Write the material out again in full, exactly.

:: Data shown ::
START

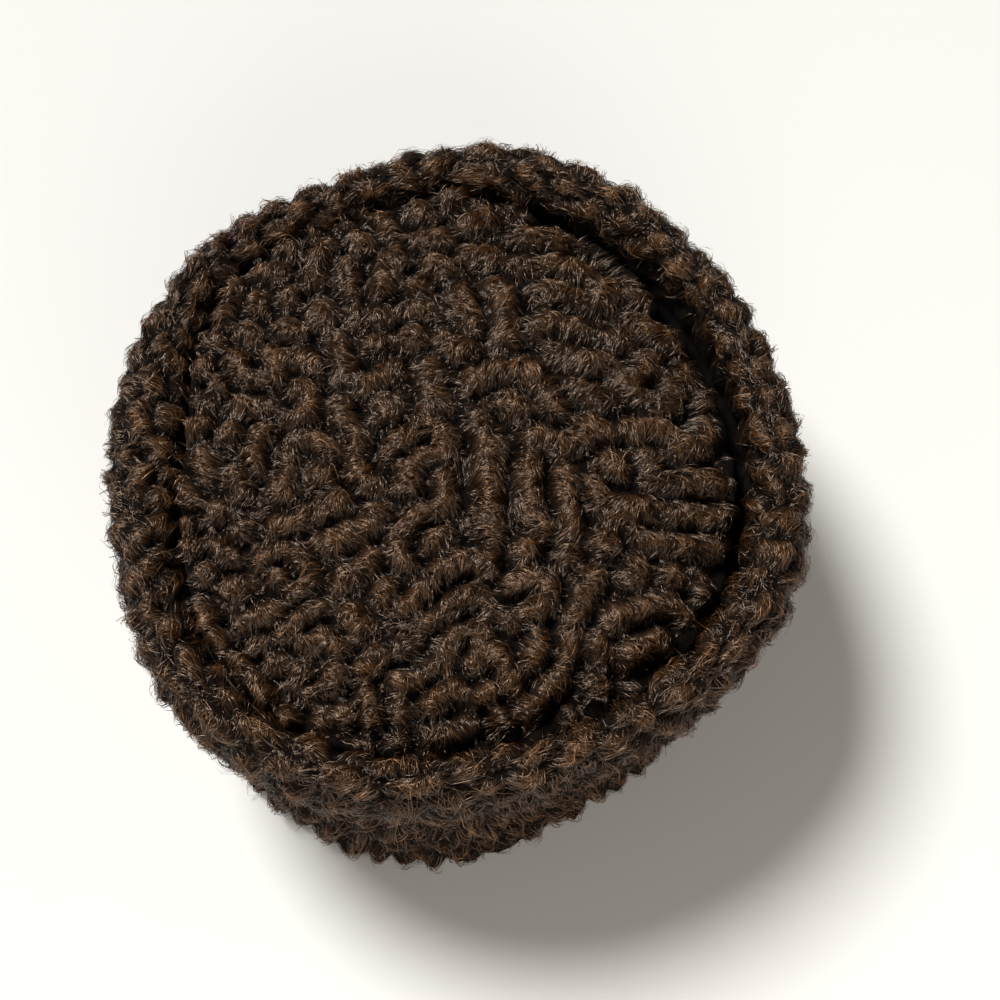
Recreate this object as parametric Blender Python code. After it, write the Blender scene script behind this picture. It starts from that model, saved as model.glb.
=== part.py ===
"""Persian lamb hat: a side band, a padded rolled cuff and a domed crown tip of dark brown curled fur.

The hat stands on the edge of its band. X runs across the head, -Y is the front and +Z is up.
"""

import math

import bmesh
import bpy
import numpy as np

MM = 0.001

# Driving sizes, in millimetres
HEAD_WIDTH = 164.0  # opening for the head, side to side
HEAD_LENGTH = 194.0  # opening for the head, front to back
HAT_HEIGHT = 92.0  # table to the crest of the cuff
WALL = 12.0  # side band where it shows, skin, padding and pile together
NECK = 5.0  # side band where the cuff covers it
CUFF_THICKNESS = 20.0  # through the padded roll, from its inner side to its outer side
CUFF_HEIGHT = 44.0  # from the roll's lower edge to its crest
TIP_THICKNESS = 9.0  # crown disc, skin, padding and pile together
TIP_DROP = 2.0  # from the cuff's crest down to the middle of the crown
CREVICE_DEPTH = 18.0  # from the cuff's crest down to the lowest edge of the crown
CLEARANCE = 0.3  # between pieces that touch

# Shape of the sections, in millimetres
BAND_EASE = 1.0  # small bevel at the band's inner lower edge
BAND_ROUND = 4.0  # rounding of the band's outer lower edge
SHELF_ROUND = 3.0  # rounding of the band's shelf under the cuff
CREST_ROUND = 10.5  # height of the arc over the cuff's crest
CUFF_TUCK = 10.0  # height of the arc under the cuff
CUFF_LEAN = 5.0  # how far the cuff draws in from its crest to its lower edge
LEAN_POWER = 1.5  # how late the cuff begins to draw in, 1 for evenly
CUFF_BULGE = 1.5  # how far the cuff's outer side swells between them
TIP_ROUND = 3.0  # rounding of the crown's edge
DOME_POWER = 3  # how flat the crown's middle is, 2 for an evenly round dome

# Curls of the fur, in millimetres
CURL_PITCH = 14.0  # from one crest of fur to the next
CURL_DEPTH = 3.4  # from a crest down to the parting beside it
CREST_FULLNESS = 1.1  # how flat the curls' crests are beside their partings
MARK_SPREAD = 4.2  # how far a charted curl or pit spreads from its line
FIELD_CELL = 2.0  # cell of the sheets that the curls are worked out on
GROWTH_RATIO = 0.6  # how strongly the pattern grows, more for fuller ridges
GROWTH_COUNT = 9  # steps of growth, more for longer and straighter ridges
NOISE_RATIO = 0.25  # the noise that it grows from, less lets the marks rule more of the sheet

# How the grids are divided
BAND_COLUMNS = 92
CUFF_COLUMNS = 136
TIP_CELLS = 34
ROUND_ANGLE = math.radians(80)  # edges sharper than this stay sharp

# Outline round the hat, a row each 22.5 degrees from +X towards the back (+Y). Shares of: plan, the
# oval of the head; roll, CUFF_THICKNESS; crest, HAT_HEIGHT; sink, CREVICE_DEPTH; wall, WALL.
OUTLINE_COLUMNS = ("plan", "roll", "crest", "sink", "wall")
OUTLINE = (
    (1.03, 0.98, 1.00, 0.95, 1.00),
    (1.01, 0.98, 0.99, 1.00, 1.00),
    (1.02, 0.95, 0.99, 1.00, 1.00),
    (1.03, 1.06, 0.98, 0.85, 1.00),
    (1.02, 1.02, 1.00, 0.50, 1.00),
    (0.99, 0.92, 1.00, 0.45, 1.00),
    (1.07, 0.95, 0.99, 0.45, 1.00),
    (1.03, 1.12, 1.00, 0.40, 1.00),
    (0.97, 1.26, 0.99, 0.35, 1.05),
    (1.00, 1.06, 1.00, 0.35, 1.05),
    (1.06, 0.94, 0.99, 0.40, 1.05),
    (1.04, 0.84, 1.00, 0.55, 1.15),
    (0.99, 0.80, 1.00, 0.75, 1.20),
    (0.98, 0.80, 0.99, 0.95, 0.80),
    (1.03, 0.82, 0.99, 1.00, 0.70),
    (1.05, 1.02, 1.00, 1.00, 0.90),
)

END

:: Task solution ::
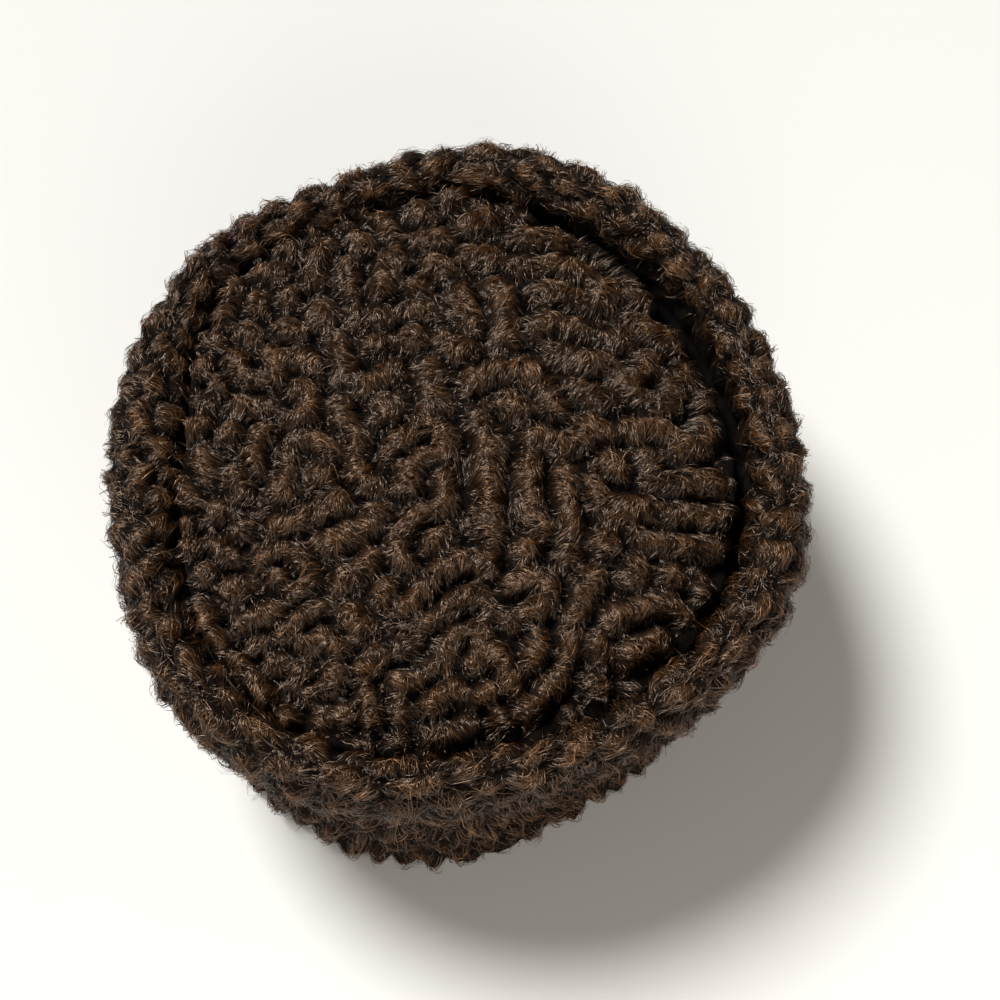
Recreate this object as parametric Blender Python code. After it, write the Blender scene script behind this picture. It starts from that model, saved as model.glb.
=== part.py ===
"""Persian lamb hat: a side band, a padded rolled cuff and a domed crown tip of dark brown curled fur.

The hat stands on the edge of its band. X runs across the head, -Y is the front and +Z is up.
"""

import math

import bmesh
import bpy
import numpy as np

MM = 0.001

# Driving sizes, in millimetres
HEAD_WIDTH = 164.0  # opening for the head, side to side
HEAD_LENGTH = 194.0  # opening for the head, front to back
HAT_HEIGHT = 92.0  # table to the crest of the cuff
WALL = 12.0  # side band where it shows, skin, padding and pile together
NECK = 5.0  # side band where the cuff covers it
CUFF_THICKNESS = 20.0  # through the padded roll, from its inner side to its outer side
CUFF_HEIGHT = 44.0  # from the roll's lower edge to its crest
TIP_THICKNESS = 9.0  # crown disc, skin, padding and pile together
TIP_DROP = 2.0  # from the cuff's crest down to the middle of the crown
CREVICE_DEPTH = 18.0  # from the cuff's crest down to the lowest edge of the crown
CLEARANCE = 0.3  # between pieces that touch

# Shape of the sections, in millimetres
BAND_EASE = 1.0  # small bevel at the band's inner lower edge
BAND_ROUND = 4.0  # rounding of the band's outer lower edge
SHELF_ROUND = 3.0  # rounding of the band's shelf under the cuff
CREST_ROUND = 10.5  # height of the arc over the cuff's crest
CUFF_TUCK = 10.0  # height of the arc under the cuff
CUFF_LEAN = 5.0  # how far the cuff draws in from its crest to its lower edge
LEAN_POWER = 1.5  # how late the cuff begins to draw in, 1 for evenly
CUFF_BULGE = 1.5  # how far the cuff's outer side swells between them
TIP_ROUND = 3.0  # rounding of the crown's edge
DOME_POWER = 3  # how flat the crown's middle is, 2 for an evenly round dome

# Curls of the fur, in millimetres
CURL_PITCH = 14.0  # from one crest of fur to the next
CURL_DEPTH = 3.4  # from a crest down to the parting beside it
CREST_FULLNESS = 1.1  # how flat the curls' crests are beside their partings
MARK_SPREAD = 4.2  # how far a charted curl or pit spreads from its line
FIELD_CELL = 2.0  # cell of the sheets that the curls are worked out on
GROWTH_RATIO = 0.6  # how strongly the pattern grows, more for fuller ridges
GROWTH_COUNT = 9  # steps of growth, more for longer and straighter ridges
NOISE_RATIO = 0.25  # the noise that it grows from, less lets the marks rule more of the sheet

# How the grids are divided
BAND_COLUMNS = 92
CUFF_COLUMNS = 136
TIP_CELLS = 34
ROUND_ANGLE = math.radians(80)  # edges sharper than this stay sharp

# Outline round the hat, a row each 22.5 degrees from +X towards the back (+Y). Shares of: plan, the
# oval of the head; roll, CUFF_THICKNESS; crest, HAT_HEIGHT; sink, CREVICE_DEPTH; wall, WALL.
OUTLINE_COLUMNS = ("plan", "roll", "crest", "sink", "wall")
OUTLINE = (
    (1.03, 0.98, 1.00, 0.95, 1.00),
    (1.01, 0.98, 0.99, 1.00, 1.00),
    (1.02, 0.95, 0.99, 1.00, 1.00),
    (1.03, 1.06, 0.98, 0.85, 1.00),
    (1.02, 1.02, 1.00, 0.50, 1.00),
    (0.99, 0.92, 1.00, 0.45, 1.00),
    (1.07, 0.95, 0.99, 0.45, 1.00),
    (1.03, 1.12, 1.00, 0.40, 1.00),
    (0.97, 1.26, 0.99, 0.35, 1.05),
    (1.00, 1.06, 1.00, 0.35, 1.05),
    (1.06, 0.94, 0.99, 0.40, 1.05),
    (1.04, 0.84, 1.00, 0.55, 1.15),
    (0.99, 0.80, 1.00, 0.75, 1.20),
    (0.98, 0.80, 0.99, 0.95, 0.80),
    (1.03, 0.82, 0.99, 1.00, 0.70),
    (1.05, 1.02, 1.00, 1.00, 0.90),
)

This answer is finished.